-- Data excerpt --
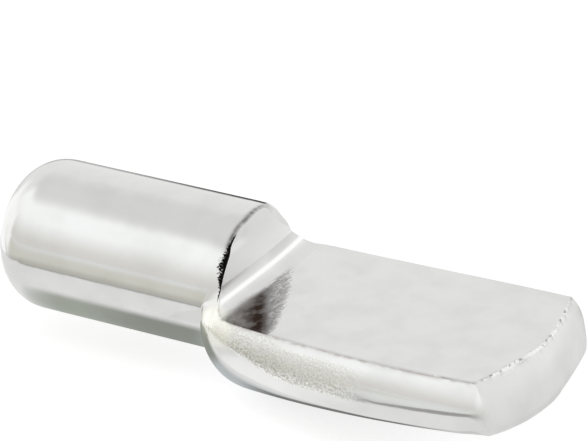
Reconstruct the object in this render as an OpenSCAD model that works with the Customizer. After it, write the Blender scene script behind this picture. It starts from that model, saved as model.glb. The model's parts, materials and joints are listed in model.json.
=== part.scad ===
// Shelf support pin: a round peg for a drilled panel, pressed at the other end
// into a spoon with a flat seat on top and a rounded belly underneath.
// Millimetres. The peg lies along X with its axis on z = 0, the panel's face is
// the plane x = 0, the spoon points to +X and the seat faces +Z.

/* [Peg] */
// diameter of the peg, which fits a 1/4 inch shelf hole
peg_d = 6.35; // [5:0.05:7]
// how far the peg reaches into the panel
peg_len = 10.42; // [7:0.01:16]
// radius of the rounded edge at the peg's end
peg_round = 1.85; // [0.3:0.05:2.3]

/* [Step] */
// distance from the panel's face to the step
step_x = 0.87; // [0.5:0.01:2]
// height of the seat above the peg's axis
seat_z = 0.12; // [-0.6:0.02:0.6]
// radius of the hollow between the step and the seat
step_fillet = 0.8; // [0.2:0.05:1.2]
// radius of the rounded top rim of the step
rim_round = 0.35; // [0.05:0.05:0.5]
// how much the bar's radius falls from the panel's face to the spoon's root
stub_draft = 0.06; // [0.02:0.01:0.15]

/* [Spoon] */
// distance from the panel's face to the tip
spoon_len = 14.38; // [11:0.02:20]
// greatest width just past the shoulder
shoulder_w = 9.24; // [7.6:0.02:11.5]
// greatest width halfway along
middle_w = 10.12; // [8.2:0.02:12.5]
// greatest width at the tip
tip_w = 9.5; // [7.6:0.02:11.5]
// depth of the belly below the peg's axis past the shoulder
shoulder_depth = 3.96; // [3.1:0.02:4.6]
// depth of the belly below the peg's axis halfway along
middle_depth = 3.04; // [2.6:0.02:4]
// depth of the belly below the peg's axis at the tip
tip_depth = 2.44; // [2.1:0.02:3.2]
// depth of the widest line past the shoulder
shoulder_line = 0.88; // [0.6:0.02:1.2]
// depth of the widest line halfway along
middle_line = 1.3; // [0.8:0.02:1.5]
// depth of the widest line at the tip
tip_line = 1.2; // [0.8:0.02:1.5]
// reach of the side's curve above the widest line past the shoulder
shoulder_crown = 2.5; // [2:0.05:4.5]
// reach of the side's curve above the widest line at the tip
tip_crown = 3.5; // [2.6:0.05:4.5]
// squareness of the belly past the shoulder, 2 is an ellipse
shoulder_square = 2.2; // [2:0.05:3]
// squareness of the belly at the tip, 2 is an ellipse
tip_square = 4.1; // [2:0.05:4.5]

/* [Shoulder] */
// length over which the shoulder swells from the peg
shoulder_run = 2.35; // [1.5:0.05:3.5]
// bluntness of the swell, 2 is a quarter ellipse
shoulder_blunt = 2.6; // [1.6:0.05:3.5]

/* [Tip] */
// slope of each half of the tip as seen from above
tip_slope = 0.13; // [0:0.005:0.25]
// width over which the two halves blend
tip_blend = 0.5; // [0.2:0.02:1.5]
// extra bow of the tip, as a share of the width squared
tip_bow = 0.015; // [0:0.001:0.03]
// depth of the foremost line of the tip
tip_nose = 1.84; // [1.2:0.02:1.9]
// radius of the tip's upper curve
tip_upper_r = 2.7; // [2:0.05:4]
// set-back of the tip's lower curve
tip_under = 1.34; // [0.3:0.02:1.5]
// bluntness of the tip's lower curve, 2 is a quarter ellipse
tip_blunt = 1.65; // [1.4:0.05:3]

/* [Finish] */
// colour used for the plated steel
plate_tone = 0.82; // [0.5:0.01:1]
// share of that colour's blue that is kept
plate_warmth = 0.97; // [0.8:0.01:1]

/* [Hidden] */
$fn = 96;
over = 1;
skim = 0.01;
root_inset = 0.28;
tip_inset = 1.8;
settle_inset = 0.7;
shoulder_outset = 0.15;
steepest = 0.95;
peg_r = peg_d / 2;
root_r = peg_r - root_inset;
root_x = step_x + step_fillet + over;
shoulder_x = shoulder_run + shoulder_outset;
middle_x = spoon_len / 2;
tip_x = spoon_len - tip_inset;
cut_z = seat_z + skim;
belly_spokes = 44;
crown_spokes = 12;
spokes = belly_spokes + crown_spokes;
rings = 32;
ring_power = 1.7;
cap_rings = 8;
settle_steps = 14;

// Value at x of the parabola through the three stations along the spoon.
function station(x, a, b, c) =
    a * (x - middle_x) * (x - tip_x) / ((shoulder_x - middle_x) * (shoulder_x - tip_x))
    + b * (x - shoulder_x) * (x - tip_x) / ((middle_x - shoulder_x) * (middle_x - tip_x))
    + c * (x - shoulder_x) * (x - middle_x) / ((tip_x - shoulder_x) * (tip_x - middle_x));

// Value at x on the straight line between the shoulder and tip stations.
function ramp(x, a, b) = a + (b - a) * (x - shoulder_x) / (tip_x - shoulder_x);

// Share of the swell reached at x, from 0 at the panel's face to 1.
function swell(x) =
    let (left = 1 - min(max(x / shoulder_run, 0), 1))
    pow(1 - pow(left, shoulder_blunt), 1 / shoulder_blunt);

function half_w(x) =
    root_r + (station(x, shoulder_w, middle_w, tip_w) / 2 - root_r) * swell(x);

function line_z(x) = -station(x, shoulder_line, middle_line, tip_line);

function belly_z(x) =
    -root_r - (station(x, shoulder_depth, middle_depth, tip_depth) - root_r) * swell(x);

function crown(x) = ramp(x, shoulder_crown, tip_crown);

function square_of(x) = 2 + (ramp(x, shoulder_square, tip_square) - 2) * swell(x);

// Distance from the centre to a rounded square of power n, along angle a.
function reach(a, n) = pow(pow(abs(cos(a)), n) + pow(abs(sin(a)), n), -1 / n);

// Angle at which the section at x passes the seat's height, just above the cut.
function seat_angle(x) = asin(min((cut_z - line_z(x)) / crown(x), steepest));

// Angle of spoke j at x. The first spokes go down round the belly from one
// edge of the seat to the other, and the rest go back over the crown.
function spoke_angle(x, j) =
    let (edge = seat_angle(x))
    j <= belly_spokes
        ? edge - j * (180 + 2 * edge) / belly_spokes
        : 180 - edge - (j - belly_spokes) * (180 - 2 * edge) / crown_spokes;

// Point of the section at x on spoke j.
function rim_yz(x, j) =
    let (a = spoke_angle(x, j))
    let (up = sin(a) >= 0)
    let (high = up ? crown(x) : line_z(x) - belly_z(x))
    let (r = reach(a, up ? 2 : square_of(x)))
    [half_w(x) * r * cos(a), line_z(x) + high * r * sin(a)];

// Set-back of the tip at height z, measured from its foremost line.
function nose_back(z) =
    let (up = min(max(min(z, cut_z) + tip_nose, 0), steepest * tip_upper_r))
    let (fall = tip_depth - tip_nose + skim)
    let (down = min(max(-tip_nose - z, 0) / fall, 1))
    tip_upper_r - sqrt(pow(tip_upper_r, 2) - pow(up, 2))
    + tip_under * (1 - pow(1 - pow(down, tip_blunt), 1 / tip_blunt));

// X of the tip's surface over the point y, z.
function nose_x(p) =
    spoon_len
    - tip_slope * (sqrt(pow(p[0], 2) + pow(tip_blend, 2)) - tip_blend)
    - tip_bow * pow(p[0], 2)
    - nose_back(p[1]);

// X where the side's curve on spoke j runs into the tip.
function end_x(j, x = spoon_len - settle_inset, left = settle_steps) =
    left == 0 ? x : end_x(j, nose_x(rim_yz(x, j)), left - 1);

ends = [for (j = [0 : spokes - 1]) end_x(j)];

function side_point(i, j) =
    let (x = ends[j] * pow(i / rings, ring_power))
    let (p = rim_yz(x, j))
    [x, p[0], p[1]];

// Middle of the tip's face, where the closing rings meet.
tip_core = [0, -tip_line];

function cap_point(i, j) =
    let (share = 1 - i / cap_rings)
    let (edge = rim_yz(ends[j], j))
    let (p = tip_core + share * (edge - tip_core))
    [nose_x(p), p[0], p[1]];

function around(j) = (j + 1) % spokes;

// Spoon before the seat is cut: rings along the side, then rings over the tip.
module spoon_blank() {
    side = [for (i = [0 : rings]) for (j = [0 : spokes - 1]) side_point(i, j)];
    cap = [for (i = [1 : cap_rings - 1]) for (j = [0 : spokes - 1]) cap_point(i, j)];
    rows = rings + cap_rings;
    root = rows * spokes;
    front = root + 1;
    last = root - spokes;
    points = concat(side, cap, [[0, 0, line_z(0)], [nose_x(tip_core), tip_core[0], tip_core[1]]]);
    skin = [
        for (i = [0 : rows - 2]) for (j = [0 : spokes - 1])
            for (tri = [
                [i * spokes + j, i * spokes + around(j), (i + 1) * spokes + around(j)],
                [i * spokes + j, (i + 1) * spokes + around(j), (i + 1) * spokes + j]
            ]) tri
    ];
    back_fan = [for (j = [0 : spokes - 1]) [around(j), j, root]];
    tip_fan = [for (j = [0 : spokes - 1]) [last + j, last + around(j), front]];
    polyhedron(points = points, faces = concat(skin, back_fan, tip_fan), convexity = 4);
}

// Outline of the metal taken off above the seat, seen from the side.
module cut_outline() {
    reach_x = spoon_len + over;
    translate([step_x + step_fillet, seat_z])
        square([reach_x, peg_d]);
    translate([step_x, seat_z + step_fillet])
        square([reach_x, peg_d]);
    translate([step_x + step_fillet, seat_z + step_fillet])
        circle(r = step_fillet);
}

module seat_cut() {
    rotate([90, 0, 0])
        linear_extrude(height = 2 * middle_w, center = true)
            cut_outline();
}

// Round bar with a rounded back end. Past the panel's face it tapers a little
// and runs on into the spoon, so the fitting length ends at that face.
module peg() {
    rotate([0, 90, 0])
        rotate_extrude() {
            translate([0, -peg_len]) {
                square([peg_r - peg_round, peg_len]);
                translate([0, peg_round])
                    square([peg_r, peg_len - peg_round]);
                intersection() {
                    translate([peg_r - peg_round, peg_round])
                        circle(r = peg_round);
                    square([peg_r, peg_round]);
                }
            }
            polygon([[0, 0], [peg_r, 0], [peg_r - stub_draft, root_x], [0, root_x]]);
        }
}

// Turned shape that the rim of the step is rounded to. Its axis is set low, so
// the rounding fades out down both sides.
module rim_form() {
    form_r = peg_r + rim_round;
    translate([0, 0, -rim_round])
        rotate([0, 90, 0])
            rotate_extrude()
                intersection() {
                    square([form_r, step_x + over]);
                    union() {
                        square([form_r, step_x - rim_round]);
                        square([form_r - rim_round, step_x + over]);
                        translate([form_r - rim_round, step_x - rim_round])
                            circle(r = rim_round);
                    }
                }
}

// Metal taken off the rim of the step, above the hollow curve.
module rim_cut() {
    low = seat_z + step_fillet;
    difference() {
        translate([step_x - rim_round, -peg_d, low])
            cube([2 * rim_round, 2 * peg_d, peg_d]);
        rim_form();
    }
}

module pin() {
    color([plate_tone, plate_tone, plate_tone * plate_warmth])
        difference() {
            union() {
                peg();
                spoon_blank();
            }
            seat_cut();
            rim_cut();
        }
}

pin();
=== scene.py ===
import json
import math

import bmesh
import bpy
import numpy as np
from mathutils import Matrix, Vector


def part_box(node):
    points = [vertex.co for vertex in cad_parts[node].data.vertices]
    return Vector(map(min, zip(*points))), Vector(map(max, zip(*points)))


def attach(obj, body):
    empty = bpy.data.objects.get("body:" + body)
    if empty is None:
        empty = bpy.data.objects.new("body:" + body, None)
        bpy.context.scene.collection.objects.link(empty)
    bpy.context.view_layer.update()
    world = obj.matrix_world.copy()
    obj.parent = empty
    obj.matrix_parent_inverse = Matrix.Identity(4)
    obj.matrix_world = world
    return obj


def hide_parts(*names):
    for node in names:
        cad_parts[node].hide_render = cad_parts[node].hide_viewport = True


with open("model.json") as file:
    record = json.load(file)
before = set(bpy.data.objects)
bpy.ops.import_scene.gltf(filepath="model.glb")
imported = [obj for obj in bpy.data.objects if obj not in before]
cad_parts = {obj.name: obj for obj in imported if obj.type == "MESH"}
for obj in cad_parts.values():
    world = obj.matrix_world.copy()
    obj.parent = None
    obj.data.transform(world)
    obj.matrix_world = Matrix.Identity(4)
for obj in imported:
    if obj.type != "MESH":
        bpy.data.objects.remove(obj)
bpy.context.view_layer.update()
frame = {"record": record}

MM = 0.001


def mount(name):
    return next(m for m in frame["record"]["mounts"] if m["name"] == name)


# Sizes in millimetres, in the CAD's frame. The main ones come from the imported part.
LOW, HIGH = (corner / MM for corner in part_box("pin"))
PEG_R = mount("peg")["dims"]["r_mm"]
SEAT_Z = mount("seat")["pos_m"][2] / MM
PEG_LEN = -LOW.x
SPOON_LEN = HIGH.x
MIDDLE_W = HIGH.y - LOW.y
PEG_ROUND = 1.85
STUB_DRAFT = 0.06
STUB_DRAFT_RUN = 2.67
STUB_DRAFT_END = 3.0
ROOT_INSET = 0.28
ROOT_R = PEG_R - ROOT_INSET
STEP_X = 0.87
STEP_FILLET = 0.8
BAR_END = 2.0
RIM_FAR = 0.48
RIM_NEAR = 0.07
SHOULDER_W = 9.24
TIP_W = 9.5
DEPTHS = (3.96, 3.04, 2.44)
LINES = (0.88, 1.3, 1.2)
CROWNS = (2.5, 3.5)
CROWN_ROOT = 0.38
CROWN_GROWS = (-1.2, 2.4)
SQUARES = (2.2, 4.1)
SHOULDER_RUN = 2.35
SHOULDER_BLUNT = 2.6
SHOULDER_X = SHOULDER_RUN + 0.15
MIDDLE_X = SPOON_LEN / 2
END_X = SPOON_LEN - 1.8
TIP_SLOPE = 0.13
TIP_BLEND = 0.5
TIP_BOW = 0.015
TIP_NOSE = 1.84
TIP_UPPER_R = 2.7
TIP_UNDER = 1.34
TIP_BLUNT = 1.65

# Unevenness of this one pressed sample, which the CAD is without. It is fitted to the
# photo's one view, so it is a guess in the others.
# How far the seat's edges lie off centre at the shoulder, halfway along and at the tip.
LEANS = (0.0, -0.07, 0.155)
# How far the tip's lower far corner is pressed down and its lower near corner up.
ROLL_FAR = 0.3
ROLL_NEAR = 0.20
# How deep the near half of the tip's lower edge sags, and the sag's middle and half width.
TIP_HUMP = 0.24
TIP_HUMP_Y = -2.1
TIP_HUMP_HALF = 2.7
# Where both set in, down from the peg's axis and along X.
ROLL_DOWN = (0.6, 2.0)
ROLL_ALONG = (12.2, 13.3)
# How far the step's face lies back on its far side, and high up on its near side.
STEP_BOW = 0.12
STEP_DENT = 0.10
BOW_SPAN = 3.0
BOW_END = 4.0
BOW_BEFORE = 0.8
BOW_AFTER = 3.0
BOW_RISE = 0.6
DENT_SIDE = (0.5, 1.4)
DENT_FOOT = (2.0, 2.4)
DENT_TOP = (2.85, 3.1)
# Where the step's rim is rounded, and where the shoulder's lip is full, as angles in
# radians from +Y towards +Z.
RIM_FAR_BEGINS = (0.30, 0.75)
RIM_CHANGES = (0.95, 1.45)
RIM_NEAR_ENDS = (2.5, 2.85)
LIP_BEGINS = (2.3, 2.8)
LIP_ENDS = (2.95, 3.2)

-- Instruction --
Proceeding from the line containing "the hollow curve." through the line containing "obj.data.transform(world)", transcribe the lines above exactly, both end lines included.

-- Exercise answer --
// Metal taken off the rim of the step, above the hollow curve.
module rim_cut() {
    low = seat_z + step_fillet;
    difference() {
        translate([step_x - rim_round, -peg_d, low])
            cube([2 * rim_round, 2 * peg_d, peg_d]);
        rim_form();
    }
}

module pin() {
    color([plate_tone, plate_tone, plate_tone * plate_warmth])
        difference() {
            union() {
                peg();
                spoon_blank();
            }
            seat_cut();
            rim_cut();
        }
}

pin();
=== scene.py ===
import json
import math

import bmesh
import bpy
import numpy as np
from mathutils import Matrix, Vector


def part_box(node):
    points = [vertex.co for vertex in cad_parts[node].data.vertices]
    return Vector(map(min, zip(*points))), Vector(map(max, zip(*points)))


def attach(obj, body):
    empty = bpy.data.objects.get("body:" + body)
    if empty is None:
        empty = bpy.data.objects.new("body:" + body, None)
        bpy.context.scene.collection.objects.link(empty)
    bpy.context.view_layer.update()
    world = obj.matrix_world.copy()
    obj.parent = empty
    obj.matrix_parent_inverse = Matrix.Identity(4)
    obj.matrix_world = world
    return obj


def hide_parts(*names):
    for node in names:
        cad_parts[node].hide_render = cad_parts[node].hide_viewport = True


with open("model.json") as file:
    record = json.load(file)
before = set(bpy.data.objects)
bpy.ops.import_scene.gltf(filepath="model.glb")
imported = [obj for obj in bpy.data.objects if obj not in before]
cad_parts = {obj.name: obj for obj in imported if obj.type == "MESH"}
for obj in cad_parts.values():
    world = obj.matrix_world.copy()
    obj.parent = None
    obj.data.transform(world)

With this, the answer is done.